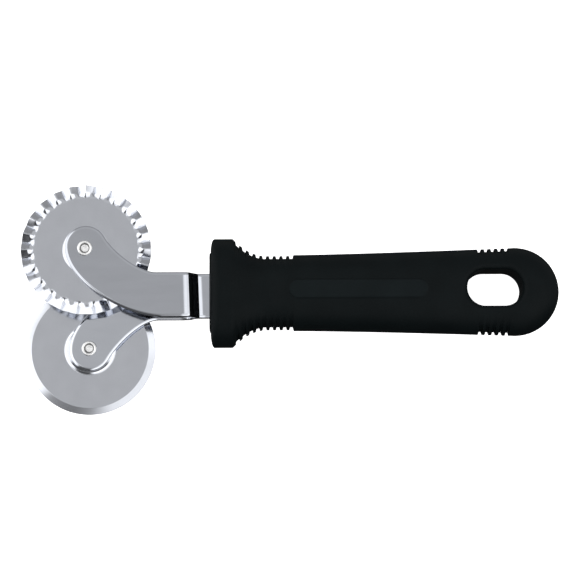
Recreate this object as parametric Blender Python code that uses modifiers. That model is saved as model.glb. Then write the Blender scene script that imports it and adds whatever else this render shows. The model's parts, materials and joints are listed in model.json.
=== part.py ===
"""Double pastry wheel: one fluted and one plain cutting wheel on a two-armed steel fork
in a moulded handle.

Frame: the tool lies flat, +Z up.  The handle runs along +X and the wheels are at -X, with
the fluted wheel's side at +Y.  Everything is first laid out about the handle's axis, with
X = 0 at the tip of the collar and Z = 0 midway through the fork's tangs.  An empty then
carries all of it to the final frame, whose origin is under the middle of the tool.
"""

import math

import bmesh
import bpy
from mathutils import Matrix, Vector

MM = 0.001
GAP = 0.3 * MM                     # between faces that touch on the real tool
RUNNING_GAP = 0.08 * MM            # between a wheel's bore and the bush it turns on
MERGE = 0.001 * MM

# Handle: half width is along Y, half thickness along Z
HANDLE_LENGTH = 134.15 * MM
COLLAR_FRONT = 0.4 * MM
COLLAR_ROUNDING = 1.3 * MM
COLLAR_BEVEL = 3.2 * MM            # length of the collar's rounding at its top and bottom
COLLAR_TIP_NARROWING = 4.4 * MM    # how much the roundings take off the collar's tip
COLLAR_TIP_THINNING = 4.5 * MM
COLLAR_TIP_SHARES = (0.0, 0.12, 0.4, 1.0)  # stations along the collar's rounding
COLLAR_HALF_WIDTH = 21.0 * MM
COLLAR_HALF_THICK = 13.0 * MM
NECK_X = 21.75 * MM
NECK_HALF_WIDTH = 14.27 * MM
NECK_HALF_THICK = 10.6 * MM
NECK_END = 32.15 * MM
COLLAR_BACK = 8.77 * MM
GRIP_START_HALF_WIDTH = 14.62 * MM
GRIP_HALF_THICK = 11.6 * MM
GRIP_SPREAD_POWER = 1.35           # above 1, the grip spreads faster towards the butt
BUTT_RADIUS = 17.0 * MM
BUTT_X = HANDLE_LENGTH - BUTT_RADIUS
BUTT_HALF_THICK = 10.2 * MM
FLAT_SHARE = 0.26                  # flat part of the half section's width
SECTION_POWER = 2.2                # superellipse power of the rounded part
ONE_FLAT_DEGREES = 0.1             # faces that meet this flatly are one face
SECTION_STEP = 15                  # degrees between points of the rounded part
CAP_STEP = 10                      # degrees between stations round the butt

# Finger grooves on both edges
GROOVE_PITCH = 2.575 * MM
GROOVE_HALF = 0.82 * MM
GROOVE_FLOOR_SHARE = 0.6           # flat part of a groove's width
GROOVE_DEPTH = 1.2 * MM
GROOVE_FADE = 6                    # how fast a groove fades away from the edge
NECK_GROOVES = 9
NECK_GROOVE_X = 10.64 * MM
BUTT_GROOVES = 5
BUTT_GROOVE_X = 103.6 * MM

# Hanging slot and label recess
SLOT_X = 109.1 * MM
SLOT_Y = 0.9 * MM
SLOT_LENGTH = 21.3 * MM
SLOT_WIDTH = 14.0 * MM
LABEL_START = 30.8 * MM
LABEL_END = 83.0 * MM
LABEL_Y = 0.5 * MM
LABEL_HALF_WIDTH = 3.1 * MM
LABEL_DEPTH = 0.4 * MM
LABEL_CUTTER_DEPTH = 4.0 * MM
SLOT_END_STEPS = 16                # facets of a half-round end
THROUGH = 40.0 * MM                # length of a cutter that goes right through the handle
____
Required task
Give again, word for word, the lines of the listing, starting at its first line and ending with the line containing "CAP_STEP = 10".

Solution for this task
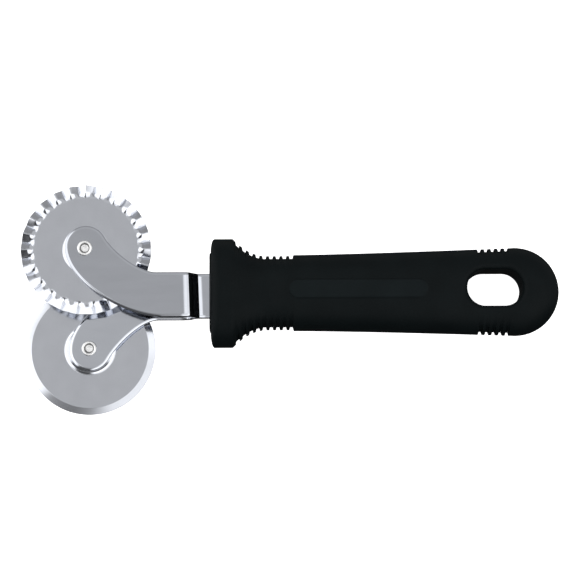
Recreate this object as parametric Blender Python code that uses modifiers. That model is saved as model.glb. Then write the Blender scene script that imports it and adds whatever else this render shows. The model's parts, materials and joints are listed in model.json.
=== part.py ===
"""Double pastry wheel: one fluted and one plain cutting wheel on a two-armed steel fork
in a moulded handle.

Frame: the tool lies flat, +Z up.  The handle runs along +X and the wheels are at -X, with
the fluted wheel's side at +Y.  Everything is first laid out about the handle's axis, with
X = 0 at the tip of the collar and Z = 0 midway through the fork's tangs.  An empty then
carries all of it to the final frame, whose origin is under the middle of the tool.
"""

import math

import bmesh
import bpy
from mathutils import Matrix, Vector

MM = 0.001
GAP = 0.3 * MM                     # between faces that touch on the real tool
RUNNING_GAP = 0.08 * MM            # between a wheel's bore and the bush it turns on
MERGE = 0.001 * MM

# Handle: half width is along Y, half thickness along Z
HANDLE_LENGTH = 134.15 * MM
COLLAR_FRONT = 0.4 * MM
COLLAR_ROUNDING = 1.3 * MM
COLLAR_BEVEL = 3.2 * MM            # length of the collar's rounding at its top and bottom
COLLAR_TIP_NARROWING = 4.4 * MM    # how much the roundings take off the collar's tip
COLLAR_TIP_THINNING = 4.5 * MM
COLLAR_TIP_SHARES = (0.0, 0.12, 0.4, 1.0)  # stations along the collar's rounding
COLLAR_HALF_WIDTH = 21.0 * MM
COLLAR_HALF_THICK = 13.0 * MM
NECK_X = 21.75 * MM
NECK_HALF_WIDTH = 14.27 * MM
NECK_HALF_THICK = 10.6 * MM
NECK_END = 32.15 * MM
COLLAR_BACK = 8.77 * MM
GRIP_START_HALF_WIDTH = 14.62 * MM
GRIP_HALF_THICK = 11.6 * MM
GRIP_SPREAD_POWER = 1.35           # above 1, the grip spreads faster towards the butt
BUTT_RADIUS = 17.0 * MM
BUTT_X = HANDLE_LENGTH - BUTT_RADIUS
BUTT_HALF_THICK = 10.2 * MM
FLAT_SHARE = 0.26                  # flat part of the half section's width
SECTION_POWER = 2.2                # superellipse power of the rounded part
ONE_FLAT_DEGREES = 0.1             # faces that meet this flatly are one face
SECTION_STEP = 15                  # degrees between points of the rounded part
CAP_STEP = 10                      # degrees between stations round the butt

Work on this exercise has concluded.